Archi- Sairat’s female protagonist- is a daughter of the local MLA and her access to the pleasures of affluence are made abundantly visible through her powerfully crafted character. Archi’s character transgresses the norm of the submissive, shy ‘heroines’ in mainstream Indian films. Manjule, while circumventing these clichés, gives a great deal of agency to Archi’s character and boldly marks her desires. Manjule also highlights that the bravado that Archi exhibits is not accessible to other female characters in the film. Archi’s ability to transgress into a strong female character is enabled by a patriarchal structure of power that she inhibits as a daughter of the local MLA belonging to the dominant caste. In a scene where Archi drives a tractor and stops at the male protagonist Parshya’s house, Parshya’s mother looks at Archi and says, “You drive tractor like a man”. Upon looking at Archi, Parshya’s mother’s face is marked by an expression that is simultaneously in awe of Archi for driving a tractor and aware of the realities that confine her or her daughter within the boundaries of their lower caste female subjecthood. This moment reminded me of the gruesome events that took place in Khairlanji a decade ago where four members of the Bhotmange family belonging to a Dalit caste were murdered by the members of politically dominant Kunbi caste. The women of the family, Surekha and Priyanka, were paraded naked in public and later hacked to death by mutilating their bodies. One of the many things that had attracted the ire of the Kunbis was the fact that Priyanka dared to ride a bicycle to school while her mother Surekha had fought for retaining the ownership of her own piece of land. It is the same unholy collusion of patriarchy and caste that ‘allows’ Archi to ride a Royal Enfield while simultaneously  making Priyanka Bhotmange a victim of caste violence in Khairlanji for riding a bicycle. Manjule’s brilliance lies in how routinely he highlights this difference just by the subtle expression on the mother’s face, bereft of any melodrama that one has come to associate with mainstream Indian cinema.

 

In a scene towards the second half of the film, Manjule crafts another such moment that succinctly captures the core of the film. Archi’s father has to surrender his candidature to Sonal Tai, a female colleague in his party.
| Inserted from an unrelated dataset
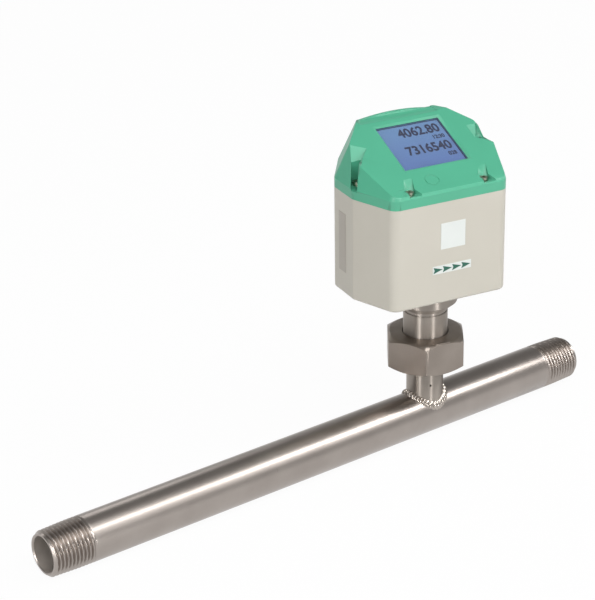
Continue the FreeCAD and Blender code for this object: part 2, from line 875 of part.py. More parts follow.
def make_standoffs():
    bottom = housing_bottom + housing_floor
    solids = []
    for u, v in standoff_places():
        post = hexagon(standoff_across_flats, bottom, main_board_z, 0, u, v)
        tapped = cylinder(board_screw_diameter, main_board_z - board_screw_length, main_board_z + 1, u, v)
        solids.append(post.cut(tapped))
    return on_head(Part.makeCompound(solids))


def make_main_board():
    half = main_board_width / 2
    front = main_board_v - main_board_depth / 2
    board = block(-half, half, front, front + main_board_depth, main_board_z, main_board_z + board_thickness)
    for u, v in standoff_places():
        board = board.cut(cylinder(board_screw_diameter + 2 * slide_gap, 0, seam_z, u, v))
    return on_head(board)


def make_board_screws():
    seat = main_board_z + board_thickness
    solids = []
    for u, v in standoff_places():
        head = cylinder(board_screw_head, seat, seat + board_screw_head_height, u, v)
        shank = cylinder(board_screw_diameter, seat - board_screw_length, seat, u, v)
        solids.append(head.fuse(shank))
    return on_head(Part.makeCompound(solids))


def make_terminals():
    seat = main_board_z + board_thickness
    top = seat + terminal_height
    back = main_board_v + main_board_depth / 2
    solids = []
    for side in (-1, 1):
        u = side * terminal_pitch / 2
        body = block(u - terminal_width / 2, u + terminal_width / 2, back - terminal_depth, back, seat, top)
        for k in range(terminal_holes):
            x = u - terminal_width / 2 + terminal_width * (k + 0.5) / terminal_holes
            y = back - terminal_depth / 2
            body = body.cut(cylinder(terminal_hole_diameter, top - terminal_hole_depth, top + 1, x, y))
        solids.append(body)
    return on_head(Part.makeCompound(solids))


def make_board_parts():
    seat = main_board_z + board_thickness
    half = chip_size / 2
    solids = [block(-half, half, main_board_v - chip_size, main_board_v, seat, seat + chip_height)]
    for side in (-1, 1):
        u = side * (half + capacitor_diameter)
        solids.append(cylinder(capacitor_diameter, seat, seat + capacitor_height, u, main_board_v - half))
    return on_head(Part.makeCompound(solids))


# Cable sockets


def connector_set(build):
    return on_head(Part.makeCompound([on_back(build(u)) for u in connector_us()]))


def connector_body(u):
    seat = connector_seal_thickness
    flange_top = seat + connector_flange_thickness
    tip = flange_top + connector_thread_length
    flange = cylinder(connector_flange_diameter, seat, flange_top, u)
    thread = cylinder(connector_thread_diameter, flange_top, tip, u)
    tail = cylinder(connector_tail_diameter, seat - connector_tail_length, seat, u)
    bore = cylinder(connector_bore, tip - connector_bore_depth, tip + 1, u)
    return flange.fuse([thread, tail]).cut(bore)


def connector_seal(u):
    hole = connector_tail_diameter + 2 * slide_gap
    return ring(connector_flange_diameter - 1, hole, 0, connector_seal_thickness, u)


def connector_nut(u):
    top = -housing_wall
    nut = hexagon(connector_nut_across_flats, top - connector_nut_height, top, 30, u)
    return nut.cut(cylinder(connector_tail_diameter + 2 * thread_gap, top - connector_nut_slot, 1, u))


def connector_insert(u):
    tip = connector_seal_thickness + connector_flange_thickness + connector_thread_length
    floor = tip - connector_bore_depth
    insert = cylinder(connector_bore - slide_gap, floor, floor + connector_insert_height, u)
    for x, y in pin_places(u):
        insert = insert.cut(cylinder(pin_diameter, floor - 1, tip, x, y))
    return insert


def pin_places(u):
    places = [(u, 0.0)]
    for k in range(4):
        angle = math.radians(45 + 90 * k)
        places.append((u + pin_ring_radius * math.cos(angle), pin_ring_radius * math.sin(angle)))
    return places


def make_connector_pins():
    tip = connector_seal_thickness + connector_flange_thickness + connector_thread_length
    floor = tip - connector_bore_depth
    solids = []
    for u in connector_us():
        for x, y in pin_places(u):
            solids.append(on_back(cylinder(pin_diameter, floor, floor + pin_length, x, y)))
    return on_head(Part.makeCompound(solids))


# Labels


def on_face(shape):
    """Put a label drawn in x and y on the front face of the housing."""
    placed = shape.copy()
    placed.rotate(vec(0, 0, 0), vec(1, 0, 0), 90)
    placed.translate(vec(0, -stem_setback, 0))
    return placed


def face_label(u, z, width, height, n0, n1):
    return on_face(block(u - width / 2, u + width / 2, z - height / 2, z + height / 2, n0, n1))


def make_sticker():
    return on_head(face_label(sticker_u, sticker_z, sticker_size, sticker_size, 0, label_thickness))


def make_arrow_strip():
    size = (arrow_strip_width, arrow_strip_height)
    return on_head(face_label(arrow_strip_u, arrow_strip_z, *size, 0, label_thickness))


def make_arrows():
    pitch = (arrow_strip_width - 0.6) / arrow_count
    solids = []
    for k in range(arrow_count):
        start = arrow_strip_u - arrow_strip_width / 2 + 0.3 + pitch * k + (pitch - arrow_length) / 2
        half = arrow_height / 2
        points = [(start, arrow_strip_z - half), (start + arrow_length, arrow_strip_z),
                  (start, arrow_strip_z + half), (start + arrow_notch, arrow_strip_z)]
        solids.append(on_face(prism(points, label_thickness, label_thickness + arrow_ink)))
    return on_head(Part.makeCompound(solids))


def make_plate():
    side = -head_width / 2
    middle = head_depth / 2 - stem_setback + plate_setback
    return on_head(block(side - label_thickness, side, middle - plate_width / 2, middle + plate_width / 2,
                         plate_z - plate_height / 2, plate_z + plate_height / 2))


def build():
    return {
        "measuring_tube": make_tube(),
        "sensor_socket": make_socket(),
        "weld_bead": make_weld(),
        "union_nut": make_nut(),
        "union_o_ring": make_o_ring(),
        "alignment_pin": make_align_pin(),
        "sensor_neck": make_neck(),
        "neck_gasket": make_neck_gasket(),
        "neck_lock_nut": make_lock_nut(),
        "probe_tube": make_probe_tube(),
        "probe_tip": make_probe_tip(),
        "heated_element": make_element(1, heated_element_diameter),
        "reference_element": make_element(-1, reference_element_diameter),
        "housing": make_housing(),
        "lid": make_lid(),
        "lid_gasket": make_lid_gasket(),
        "lid_screws": make_lid_screws(),
        "screw_inserts": make_inserts(),
        "display_window": make_window(),
        "display_panel": make_panel(),
        "panel_frame": make_panel_frame(),
        "display_backlight": make_backlight(),
        "display_board": make_display_board(),
        "display_screws": make_display_screws(),
        "main_board": make_main_board(),
        "board_standoffs": make_standoffs(),
        "board_screws": make_board_screws(),
        "terminal_blocks": make_terminals(),
        "board_components": make_board_parts(),
        "connector_bodies": connector_set(connector_body),
        "connector_seals": connector_set(connector_seal),
        "connector_nuts": connector_set(connector_nut),
        "connector_inserts": connector_set(connector_insert),
        "connector_pins": make_connector_pins(),
        "front_sticker": make_sticker(),
        "arrow_label": make_arrow_strip(),
        "flow_arrows": make_arrows(),
        "rating_plate": make_plate(),
    }


os.makedirs("parts", exist_ok=True)
for name, shape in build().items():
    shape.exportStep("parts/" + name + ".step")
    print(name, len(shape.Solids), shape.isValid(), round(shape.Volume, 1))
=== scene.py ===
import math

import bmesh
import bpy
from mathutils import Matrix, Vector

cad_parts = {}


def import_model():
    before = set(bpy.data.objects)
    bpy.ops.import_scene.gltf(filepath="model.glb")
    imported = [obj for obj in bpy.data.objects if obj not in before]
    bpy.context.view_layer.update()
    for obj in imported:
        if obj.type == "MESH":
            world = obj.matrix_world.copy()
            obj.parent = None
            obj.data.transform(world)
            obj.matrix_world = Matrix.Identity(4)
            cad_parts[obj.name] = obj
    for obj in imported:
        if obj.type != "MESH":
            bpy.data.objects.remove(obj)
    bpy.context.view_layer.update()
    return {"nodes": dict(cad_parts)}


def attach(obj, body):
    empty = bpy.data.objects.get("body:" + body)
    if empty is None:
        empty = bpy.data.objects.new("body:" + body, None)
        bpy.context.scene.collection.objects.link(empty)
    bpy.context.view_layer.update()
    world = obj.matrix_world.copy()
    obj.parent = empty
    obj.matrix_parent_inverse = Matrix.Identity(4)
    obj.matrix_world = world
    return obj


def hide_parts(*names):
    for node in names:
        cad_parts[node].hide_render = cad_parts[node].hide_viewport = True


# The sizes below repeat the solids' own, in metres unless a name says otherwise
MM = 0.001

# Camera, fitted to the tube and the head in the photograph
IMAGE_WIDTH = 595
IMAGE_HEIGHT = 600
SENSOR_MM = 36.0
FOCAL_PX = 2242.3
CAMERA_MM = (-403.7, -711.6, 487.9)
CAMERA_AZIMUTH = -37.18
CAMERA_ELEVATION = 24.65
CAMERA_ROLL = -0.88
CAMERA_REACH = 10.0

# Tube and its R 1/2 thread
TUBE_LENGTH = 300 * MM
TUBE_RADIUS = 10.65 * MM
TUBE_STEPS = 96
BORE_RADIUS = 8.05 * MM
BORE_CHAMFER = 0.4 * MM
BORE_MARGIN = 0.05 * MM
THREAD_TIP_RADIUS = 10.221 * MM
THREAD_TAPER = 1 / 32
THREAD_PITCH = 1.814 * MM
THREAD_DEPTH = 1.16 * MM
THREAD_LENGTH = 20.8 * MM
THREAD_FADE = 2.4 * MM
THREAD_ROWS = 12
THREAD_ROOT_SHARE = 0.08
THREAD_FLANK_SHARE = 0.80
END_CHAMFER = 1.0 * MM
END_CHAMFER_KEPT = 0.4 * END_CHAMFER

# Stem and the weld round its foot
STEM_X = 210 * MM
STUB_RADIUS = 8.6 * MM
WELD_HEIGHT = 1.5 * MM
WELD_LEG = 2.2 * MM
WELD_BULGE = 0.45 * MM
WELD_DEPTH = 0.75 * MM
WELD_ROOT = 1.2 * MM
WELD_SINK = 0.2 * MM
WELD_TOE_SINK = 0.15 * MM
WELD_STEPS = 720
WELD_ROWS = 10

# Ripples of the weld: their spacing, the lag of their middle behind their ends, how unevenly they follow
# each other, how much their strength differs, and how it falls towards the weld's two sides
WELD_RIPPLE = 1.7 * MM
RIPPLE_LAG = 0.45
RIPPLE_WANDER = 0.3
RIPPLE_WANDER_WAVES = 5
RIPPLE_LEAST = 0.55
RIPPLE_SPREAD = 0.9
RIPPLE_LEVEL = 0.6
RIPPLE_SIDE = 0.55
RIPPLE_MIDDLE = 0.45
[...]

This surrender on the father’s part, as we are made to understand, is a result of the ‘shame’ that Archi has brought to him and his family by eloping with a boy from lower caste. Earlier in an opening sequence, the father is shown criticizing the opposition contestant suggesting that since the opposition leaders cannot ‘control’ the ladies of their own family they are unfit to rule the constituency. One can not help but notice the blow his male ego has received from two women with aspirations, his daughter Archi, and Sonal Tai. The shot closes with a decisive look on the father’s face that is linked with the climax of the film that, like in Fandry, leaves the viewer shaken and speechless.

 

The daily violence of caste and patriarchy is often invisiblised in the mainstream public discourse, including films. Manjule’s films, inspired by the Ambedkarite discourse, forcefully draw attention to these routine acts of violence in a layered manner compelling the audience to take note of the same. Underneath Sairat’s narrative as an epic love story lie the banal realities of violence of both caste and patriarchy. Sairat, and Fandry are reminders that we need to open ourselves to these lived realities of the society that we inhibit, whose denial otherwise validates our comfort zones.